Goal of the exercise »
Output every entry exactly, from the first line to the last.

Entries provided »
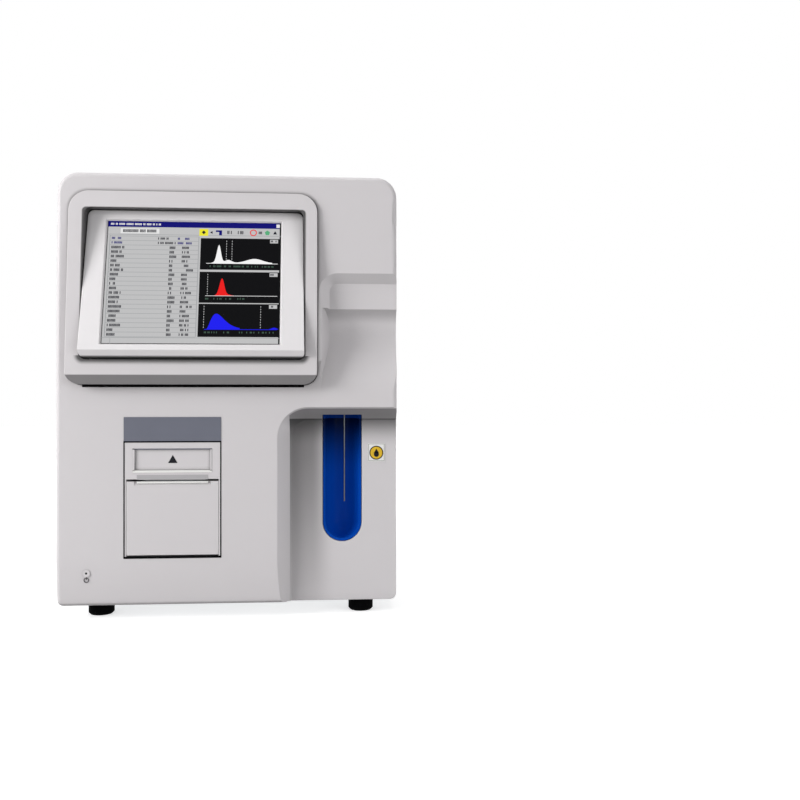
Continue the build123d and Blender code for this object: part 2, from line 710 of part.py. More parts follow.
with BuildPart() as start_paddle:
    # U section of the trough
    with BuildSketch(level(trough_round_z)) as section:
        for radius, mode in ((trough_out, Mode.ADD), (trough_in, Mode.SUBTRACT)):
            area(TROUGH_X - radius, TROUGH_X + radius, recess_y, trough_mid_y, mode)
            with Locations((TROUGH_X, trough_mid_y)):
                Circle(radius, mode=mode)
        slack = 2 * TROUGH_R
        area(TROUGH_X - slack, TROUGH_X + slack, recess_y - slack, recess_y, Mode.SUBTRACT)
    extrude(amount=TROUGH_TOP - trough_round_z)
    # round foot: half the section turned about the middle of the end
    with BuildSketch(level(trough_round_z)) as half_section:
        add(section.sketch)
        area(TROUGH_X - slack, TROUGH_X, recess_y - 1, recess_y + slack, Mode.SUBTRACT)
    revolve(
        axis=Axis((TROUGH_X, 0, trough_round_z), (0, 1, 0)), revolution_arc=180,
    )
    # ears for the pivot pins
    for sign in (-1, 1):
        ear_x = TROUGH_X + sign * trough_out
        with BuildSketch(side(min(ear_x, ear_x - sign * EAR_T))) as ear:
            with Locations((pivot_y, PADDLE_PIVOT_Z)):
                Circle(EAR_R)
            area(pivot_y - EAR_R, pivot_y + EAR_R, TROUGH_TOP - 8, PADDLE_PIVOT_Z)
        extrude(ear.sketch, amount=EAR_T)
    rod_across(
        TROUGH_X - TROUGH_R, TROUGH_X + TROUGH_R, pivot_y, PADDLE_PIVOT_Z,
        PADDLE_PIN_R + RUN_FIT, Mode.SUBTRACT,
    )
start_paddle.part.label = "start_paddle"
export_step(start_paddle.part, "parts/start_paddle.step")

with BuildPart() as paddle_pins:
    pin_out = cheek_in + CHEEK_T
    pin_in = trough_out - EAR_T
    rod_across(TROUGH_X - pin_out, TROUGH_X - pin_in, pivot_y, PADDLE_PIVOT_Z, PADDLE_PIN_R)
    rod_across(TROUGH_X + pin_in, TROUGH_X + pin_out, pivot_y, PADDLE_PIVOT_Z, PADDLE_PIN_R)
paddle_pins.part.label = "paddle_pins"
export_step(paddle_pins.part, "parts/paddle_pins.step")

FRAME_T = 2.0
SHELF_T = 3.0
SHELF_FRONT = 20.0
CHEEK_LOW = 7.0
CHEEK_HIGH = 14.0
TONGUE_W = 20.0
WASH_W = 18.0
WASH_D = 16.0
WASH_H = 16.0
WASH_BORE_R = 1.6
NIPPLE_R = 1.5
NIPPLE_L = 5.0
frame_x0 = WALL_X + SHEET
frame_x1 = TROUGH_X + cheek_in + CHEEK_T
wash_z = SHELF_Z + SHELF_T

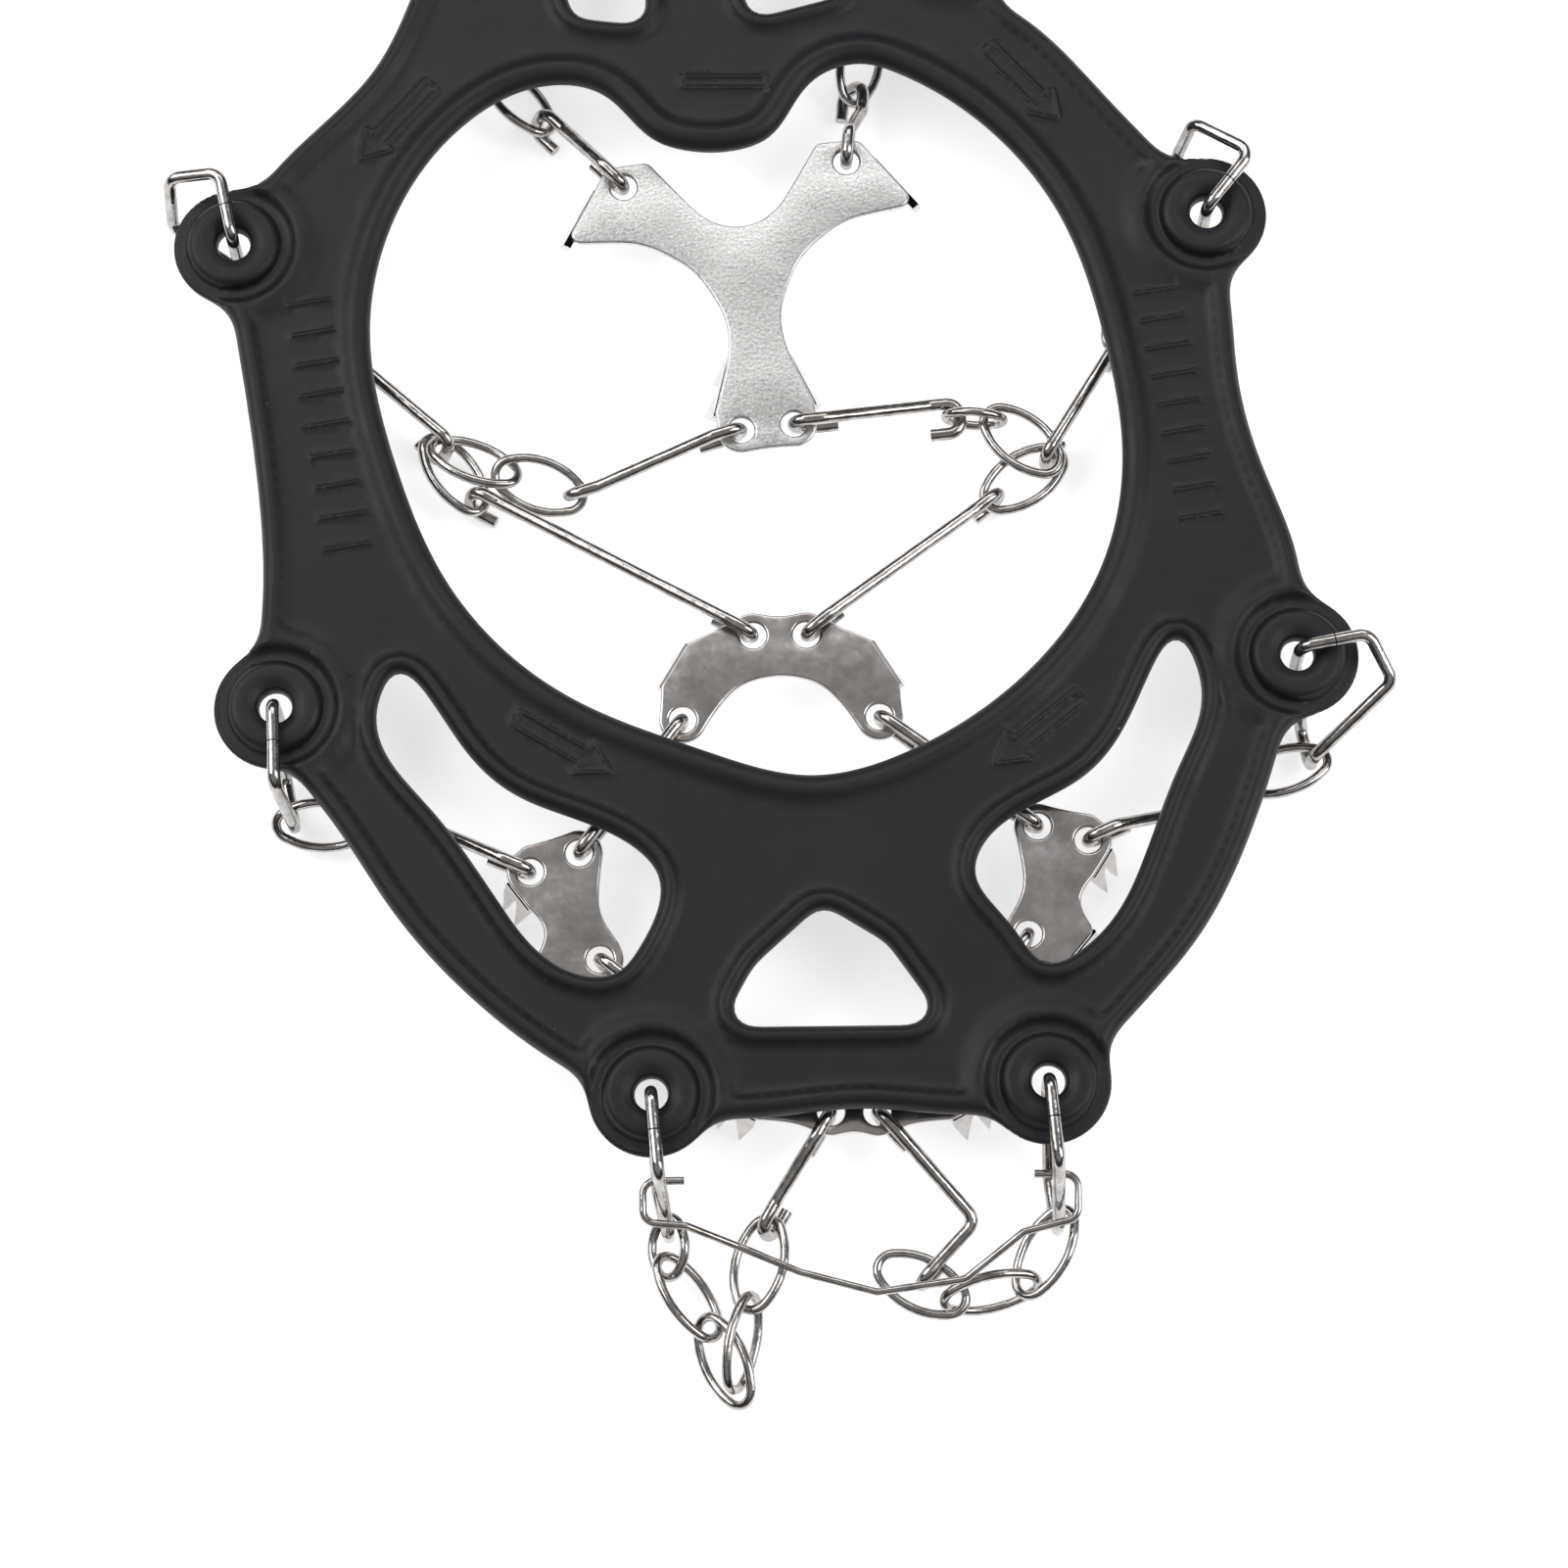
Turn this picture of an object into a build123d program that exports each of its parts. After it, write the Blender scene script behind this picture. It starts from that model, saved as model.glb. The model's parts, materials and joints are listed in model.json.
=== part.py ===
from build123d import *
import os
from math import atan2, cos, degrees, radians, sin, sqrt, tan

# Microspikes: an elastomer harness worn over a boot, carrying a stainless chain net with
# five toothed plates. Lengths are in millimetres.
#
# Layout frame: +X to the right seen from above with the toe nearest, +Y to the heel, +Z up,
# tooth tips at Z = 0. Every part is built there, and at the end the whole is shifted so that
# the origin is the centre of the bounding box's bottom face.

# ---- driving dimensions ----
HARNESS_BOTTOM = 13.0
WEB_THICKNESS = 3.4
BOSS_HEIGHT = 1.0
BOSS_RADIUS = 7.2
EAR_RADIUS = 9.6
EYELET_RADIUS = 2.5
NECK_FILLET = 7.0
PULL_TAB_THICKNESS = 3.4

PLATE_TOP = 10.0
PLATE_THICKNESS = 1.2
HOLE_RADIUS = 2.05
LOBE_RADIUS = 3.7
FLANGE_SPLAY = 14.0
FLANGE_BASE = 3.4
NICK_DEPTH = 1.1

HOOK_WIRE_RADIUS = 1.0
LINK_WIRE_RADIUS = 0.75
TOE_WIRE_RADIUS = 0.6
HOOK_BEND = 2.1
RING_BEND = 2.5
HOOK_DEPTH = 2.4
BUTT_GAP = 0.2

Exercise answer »
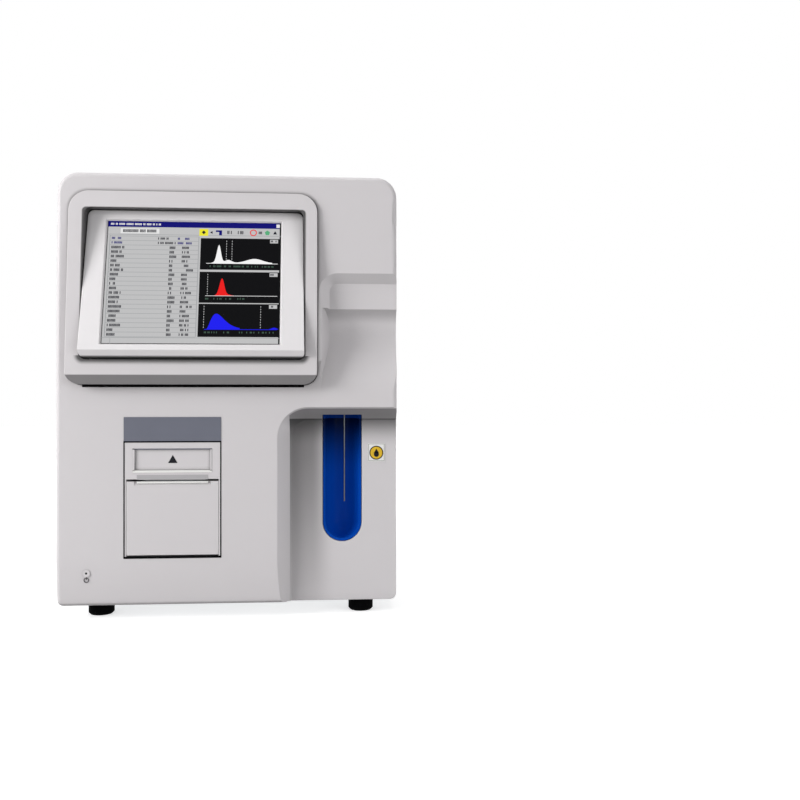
Continue the build123d and Blender code for this object: part 2, from line 710 of part.py. More parts follow.
with BuildPart() as start_paddle:
    # U section of the trough
    with BuildSketch(level(trough_round_z)) as section:
        for radius, mode in ((trough_out, Mode.ADD), (trough_in, Mode.SUBTRACT)):
            area(TROUGH_X - radius, TROUGH_X + radius, recess_y, trough_mid_y, mode)
            with Locations((TROUGH_X, trough_mid_y)):
                Circle(radius, mode=mode)
        slack = 2 * TROUGH_R
        area(TROUGH_X - slack, TROUGH_X + slack, recess_y - slack, recess_y, Mode.SUBTRACT)
    extrude(amount=TROUGH_TOP - trough_round_z)
    # round foot: half the section turned about the middle of the end
    with BuildSketch(level(trough_round_z)) as half_section:
        add(section.sketch)
        area(TROUGH_X - slack, TROUGH_X, recess_y - 1, recess_y + slack, Mode.SUBTRACT)
    revolve(
        axis=Axis((TROUGH_X, 0, trough_round_z), (0, 1, 0)), revolution_arc=180,
    )
    # ears for the pivot pins
    for sign in (-1, 1):
        ear_x = TROUGH_X + sign * trough_out
        with BuildSketch(side(min(ear_x, ear_x - sign * EAR_T))) as ear:
            with Locations((pivot_y, PADDLE_PIVOT_Z)):
                Circle(EAR_R)
            area(pivot_y - EAR_R, pivot_y + EAR_R, TROUGH_TOP - 8, PADDLE_PIVOT_Z)
        extrude(ear.sketch, amount=EAR_T)
    rod_across(
        TROUGH_X - TROUGH_R, TROUGH_X + TROUGH_R, pivot_y, PADDLE_PIVOT_Z,
        PADDLE_PIN_R + RUN_FIT, Mode.SUBTRACT,
    )
start_paddle.part.label = "start_paddle"
export_step(start_paddle.part, "parts/start_paddle.step")

with BuildPart() as paddle_pins:
    pin_out = cheek_in + CHEEK_T
    pin_in = trough_out - EAR_T
    rod_across(TROUGH_X - pin_out, TROUGH_X - pin_in, pivot_y, PADDLE_PIVOT_Z, PADDLE_PIN_R)
    rod_across(TROUGH_X + pin_in, TROUGH_X + pin_out, pivot_y, PADDLE_PIVOT_Z, PADDLE_PIN_R)
paddle_pins.part.label = "paddle_pins"
export_step(paddle_pins.part, "parts/paddle_pins.step")

FRAME_T = 2.0
SHELF_T = 3.0
SHELF_FRONT = 20.0
CHEEK_LOW = 7.0
CHEEK_HIGH = 14.0
TONGUE_W = 20.0
WASH_W = 18.0
WASH_D = 16.0
WASH_H = 16.0
WASH_BORE_R = 1.6
NIPPLE_R = 1.5
NIPPLE_L = 5.0
frame_x0 = WALL_X + SHEET
frame_x1 = TROUGH_X + cheek_in + CHEEK_T
wash_z = SHELF_Z + SHELF_T

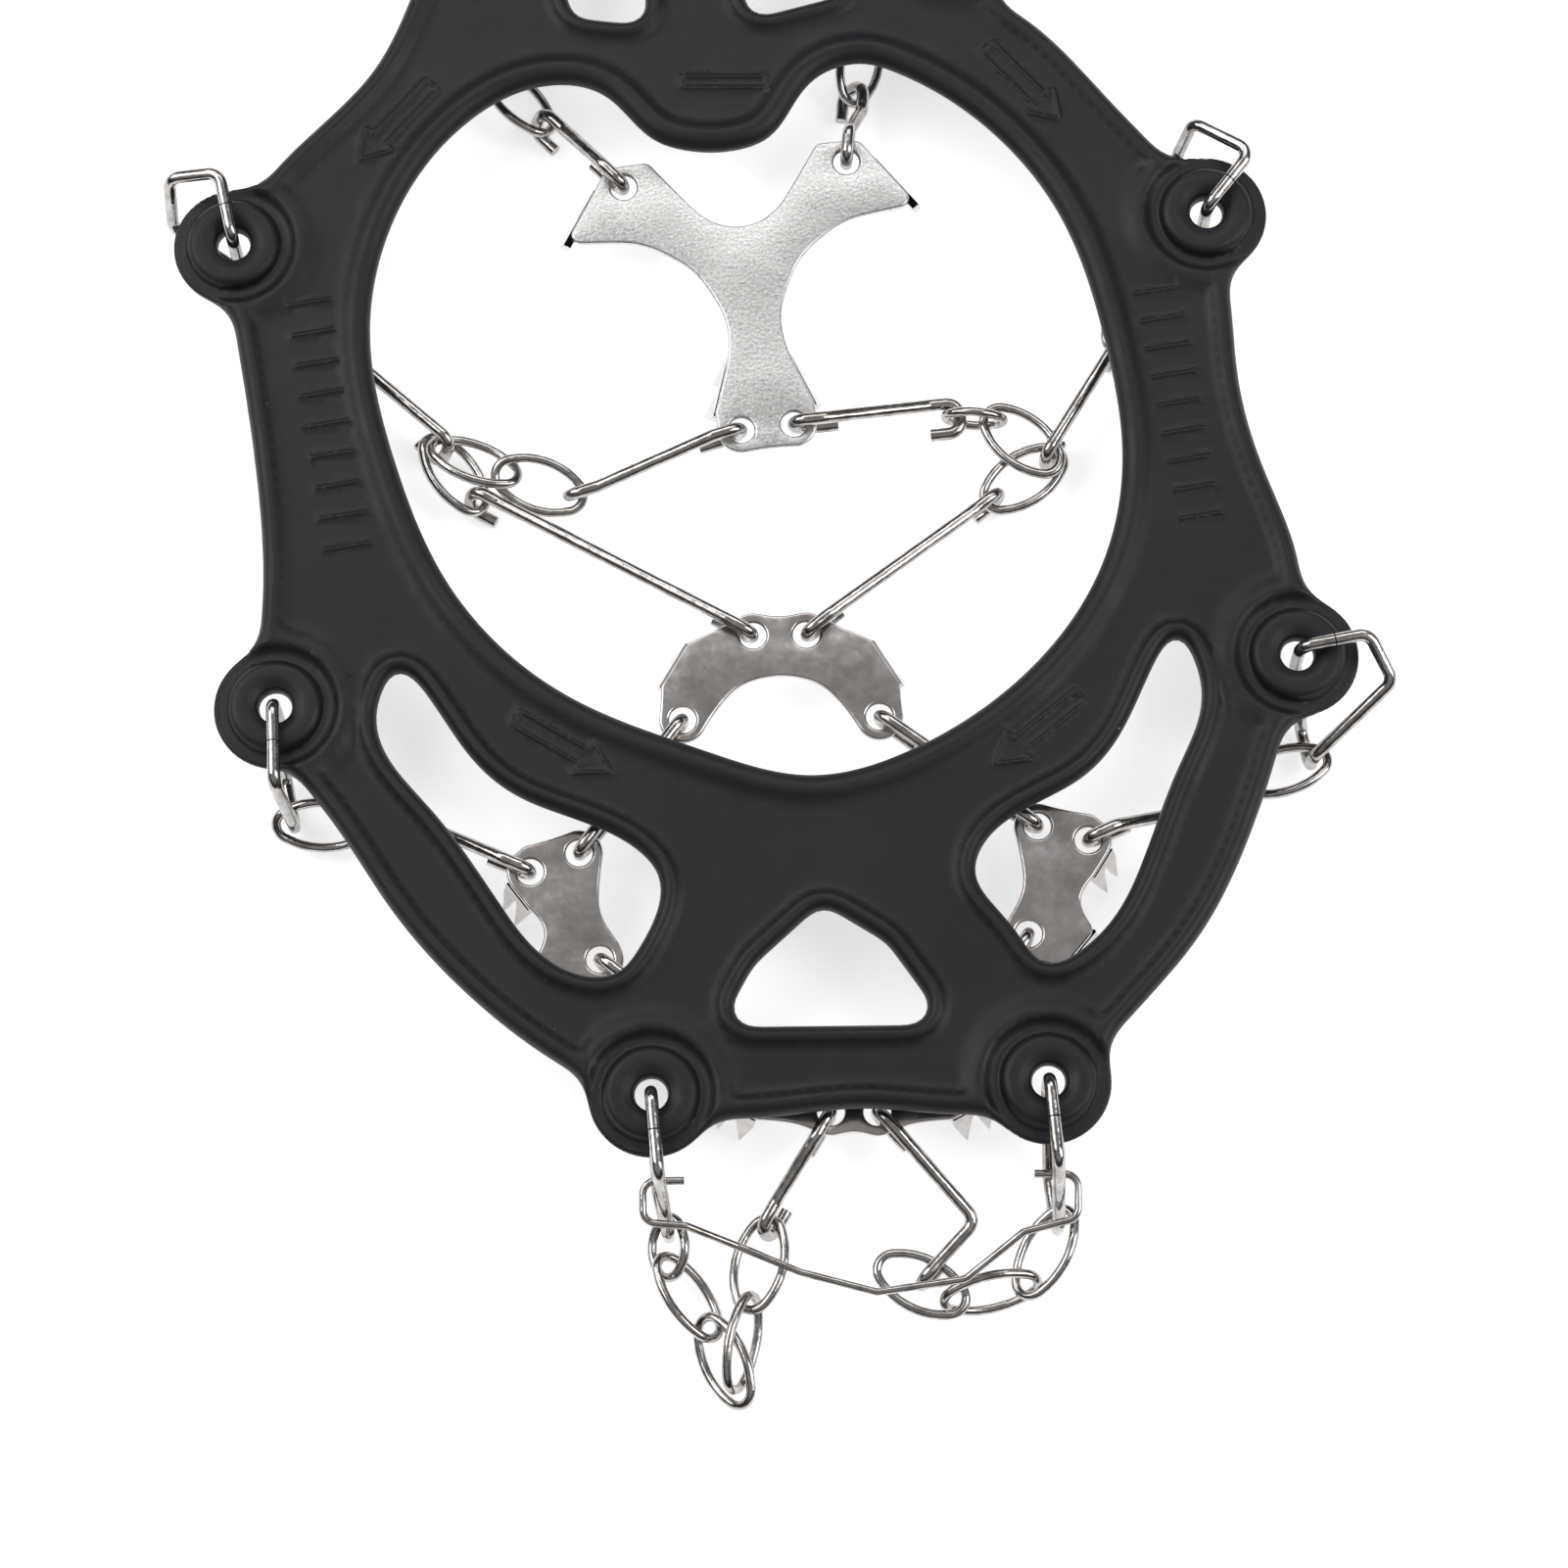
Turn this picture of an object into a build123d program that exports each of its parts. After it, write the Blender scene script behind this picture. It starts from that model, saved as model.glb. The model's parts, materials and joints are listed in model.json.
=== part.py ===
from build123d import *
import os
from math import atan2, cos, degrees, radians, sin, sqrt, tan

# Microspikes: an elastomer harness worn over a boot, carrying a stainless chain net with
# five toothed plates. Lengths are in millimetres.
#
# Layout frame: +X to the right seen from above with the toe nearest, +Y to the heel, +Z up,
# tooth tips at Z = 0. Every part is built there, and at the end the whole is shifted so that
# the origin is the centre of the bounding box's bottom face.

# ---- driving dimensions ----
HARNESS_BOTTOM = 13.0
WEB_THICKNESS = 3.4
BOSS_HEIGHT = 1.0
BOSS_RADIUS = 7.2
EAR_RADIUS = 9.6
EYELET_RADIUS = 2.5
NECK_FILLET = 7.0
PULL_TAB_THICKNESS = 3.4

PLATE_TOP = 10.0
PLATE_THICKNESS = 1.2
HOLE_RADIUS = 2.05
LOBE_RADIUS = 3.7
FLANGE_SPLAY = 14.0
FLANGE_BASE = 3.4
NICK_DEPTH = 1.1

HOOK_WIRE_RADIUS = 1.0
LINK_WIRE_RADIUS = 0.75
TOE_WIRE_RADIUS = 0.6
HOOK_BEND = 2.1
RING_BEND = 2.5
HOOK_DEPTH = 2.4
BUTT_GAP = 0.2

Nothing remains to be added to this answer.